If you are more interested in neartermist cause areas I think it's reasonable to place less emphasis on finding exceptionally smart people. Whilst I do think that very outliery-trait people have a better shot at very outliery impact, I don't think that there is as much of an advantage for exceptionally smart people over very smart people.

(So if you can get a lot of pretty smart people for the price of one exceptionally smart person then it seems more likely to be worth it.)

This seems mostly true to me by observation, but I have some intuition that motivates this claim.

  • AIS is a more novel problem than most neartermist causes, there's a lot of working going in to getting more surface area on the problem as opposed to moving down a well defined path.
  • Being more novel also makes the problem more first mover-y so it seems important to start with a high density of good people to push onto good trajectories.
  • The resources for getting up to speed on the latest stuff seemless good than in more established fields.

(crosspost of a comment on imposter syndrome that I sometimes refer to)

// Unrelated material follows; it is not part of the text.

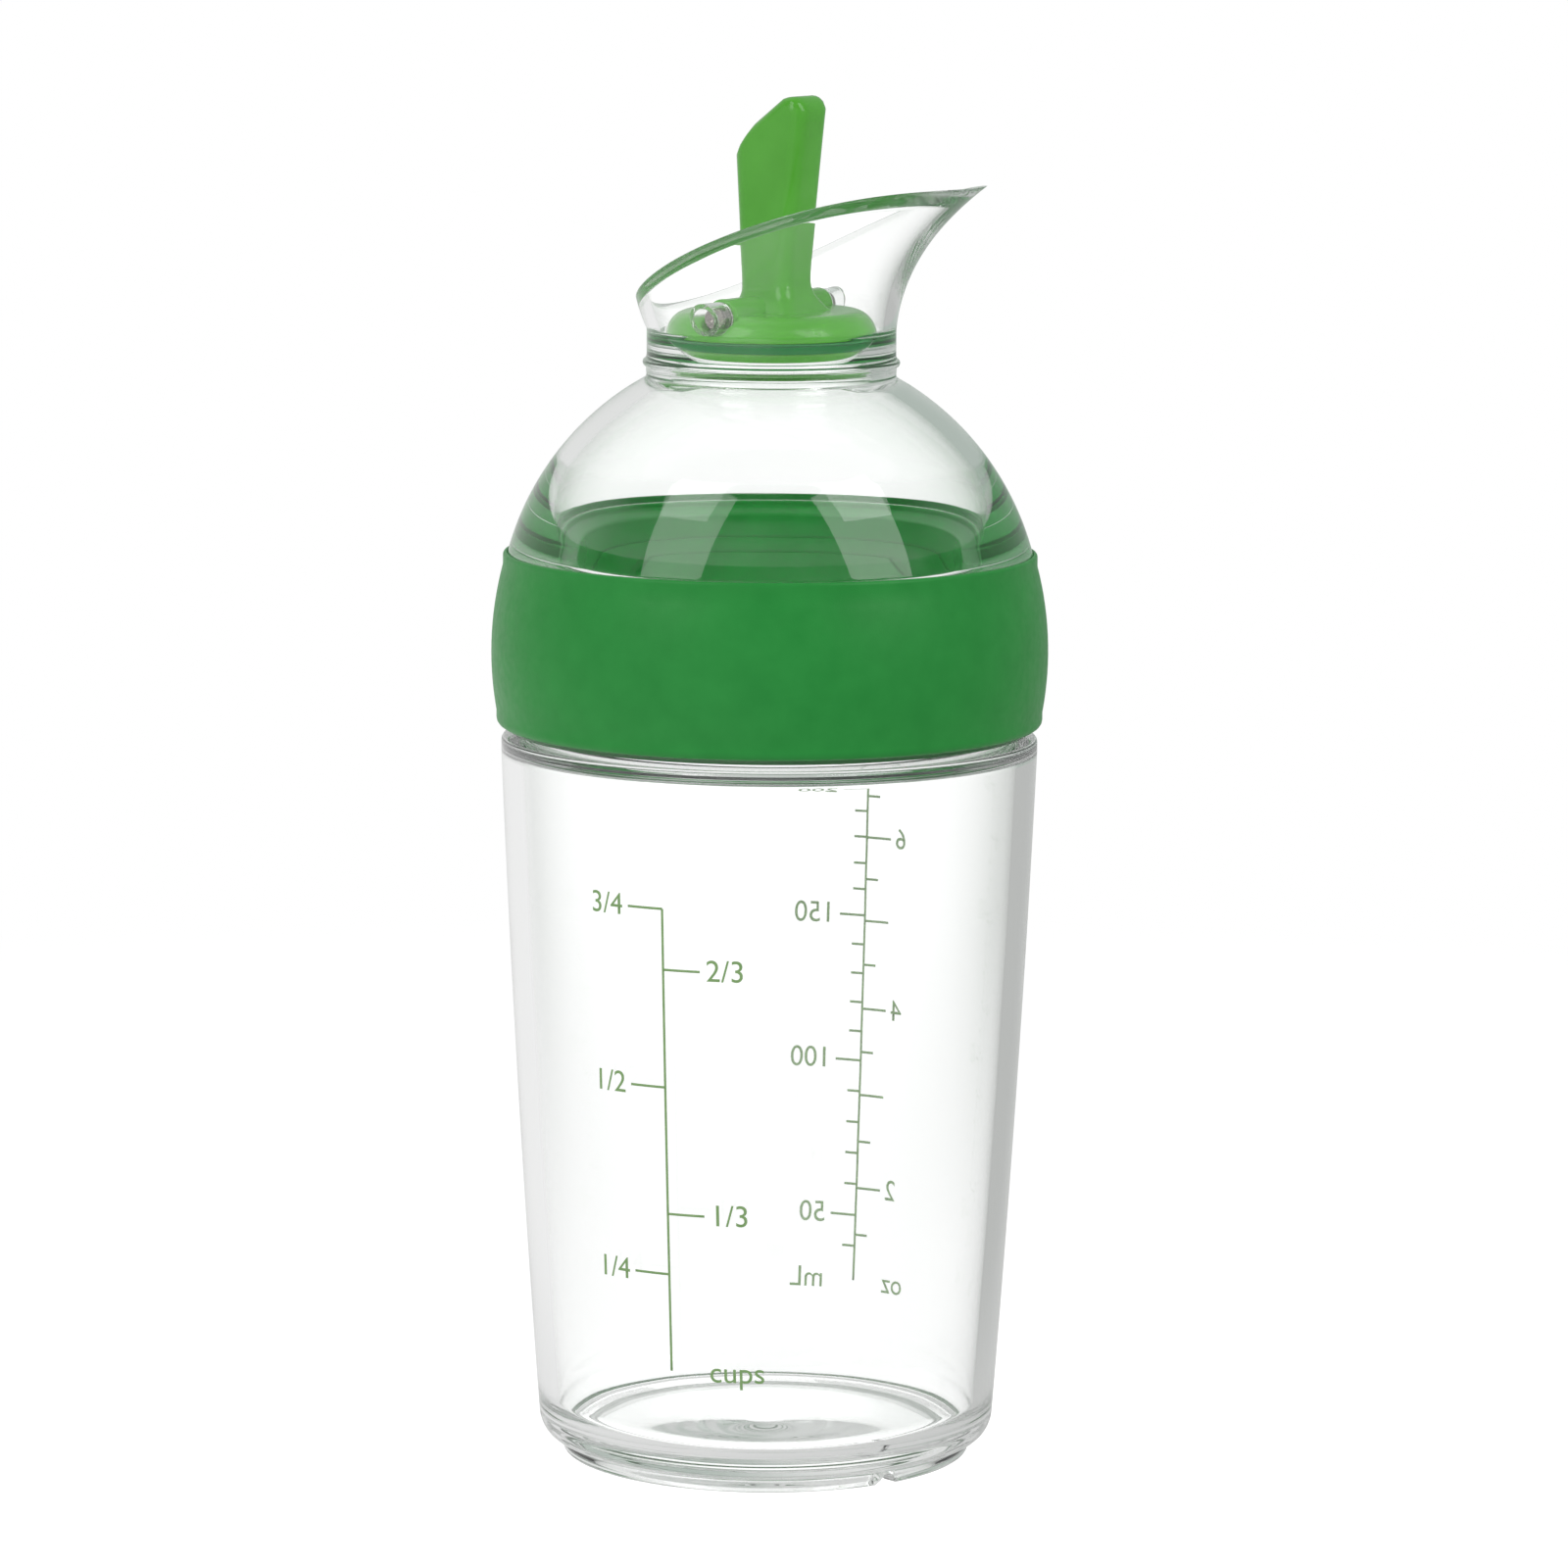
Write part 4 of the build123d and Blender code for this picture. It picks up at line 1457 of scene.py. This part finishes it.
def floor_material():
    """The floor's surface: lit near the bottle, plain white further out, and grey where mirrored.

    Through the plastic the plain part is shaded to both sides, as the backdrop is.
    """
    material, tree, output = empty_material("pale_floor")
    straight, path = straight_view(tree)
    through = path["Is Transmission Ray"]
    place = node(tree, "ShaderNodeTexCoord", (-8, 4)).outputs["Object"]
    length = node(tree, "ShaderNodeVectorMath", (-7, 5), place, operation="LENGTH")
    length = length.outputs["Value"]
    # The glow is plain white inside the foot ring and dimmer outside it: a painted pool of light
    # under the bottle, which shows through its base.
    foot_ring = (foot_radius - foot_width, foot_radius + foot_width)
    outside = spread(tree, length, foot_ring, (0, 1), (-6, 5), "SMOOTHSTEP")
    glow_colour = colour_between(tree, outside, plain_white, floor_glow, (-4, 5))
    glow = node(tree, "ShaderNodeEmission", (-3, 5), Color=glow_colour)
    lit = node(tree, "ShaderNodeBsdfDiffuse", (-3, 4), Color=floor_albedo)
    near = node(tree, "ShaderNodeAddShader", (-2, 4), lit.outputs[0], glow.outputs[0])
    flat = node(tree, "ShaderNodeVectorMath", (-7, 7), place, operation="NORMALIZE")
    behind = beyond_plastic(tree, flat.outputs["Vector"], (-5, 7))
    plain = node(
        tree, "ShaderNodeEmission", (-2, 3),
        Color=colour_between(tree, through, plain_white, behind, (-3, 3)),
        Strength=worked_out(tree, "MULTIPLY_ADD", (-4, 3), through, backdrop_level - 1, 1),
    )
    fade = spread(tree, length, (floor_fade_start, floor_fade_end), (0, 1), (-6, 6))
    seen = shader_between(tree, fade, near.outputs[0], plain.outputs[0], (-1, 4))
    side = leaning(tree, place, to_right, (-floor_side_reach, floor_side_reach), 2)
    grey = colour_between(tree, side, floor_left, floor_right, (-5, 2))
    mirrored = node(tree, "ShaderNodeEmission", (-2, 1), Color=grey)
    mix = shader_between(tree, straight, mirrored.outputs[0], seen, (0, 2))
    tree.links.new(mix, output.inputs["Surface"])
    return material


def make_floor():
    """Round pale floor: rings of points (r cos t, r sin t, 0), with one face in the middle."""
    turn = angles_round(floor_columns)
    rings = np.array(floor_rings)
    x = rings[:, None] * np.cos(turn)
    y = rings[:, None] * np.sin(turn)
    points = np.stack([x, y, np.zeros_like(x)], axis=-1).reshape(-1, 3)
    faces = quads_round(len(rings), floor_columns, False)[:, ::-1].tolist()
    faces.append(list(range(floor_columns)))
    mesh = bpy.data.meshes.new("floor")
    mesh.from_pydata(points.tolist(), [], faces)
    mesh.materials.append(floor_material())
    add_object("floor", mesh)


make_bottle()
make_front_scale()
make_back_scale()
make_gasket()
make_thread_ring()
make_dome()
make_grip_band()
make_lever()
make_seal()
make_pin()
make_camera()
make_world()
make_floor()
make_softbox("left_softbox", *left_softbox)
make_softbox("right_softbox", *right_softbox)

bpy.context.scene.view_settings.view_transform = "Standard"
bpy.context.scene.cycles.max_bounces = all_bounces
bpy.context.scene.cycles.transmission_bounces = clear_bounces
bpy.context.scene.cycles.glossy_bounces = clear_bounces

I have recently found it helpful to think about how important and difficult the problems I care about are and recognise that on priors I won't be good enough to solve them. That said, the EV of trying seems very very high, and people that can help solve them are probably incredibly useful. 

So one strategy is to just try and send lots of information that might help the community work out whether I can be useful, into the world (by doing my job, taking actions in the world, writing posts, talking to people ...) and trust the EA community to be tracking some of the right things. 

I find it helpful to sometimes be in a mindset of "helping people reject me is good because if they reject me then it was probably positive EV and that means that the EA community is winning therefore I am winning (even if I am locally not winning).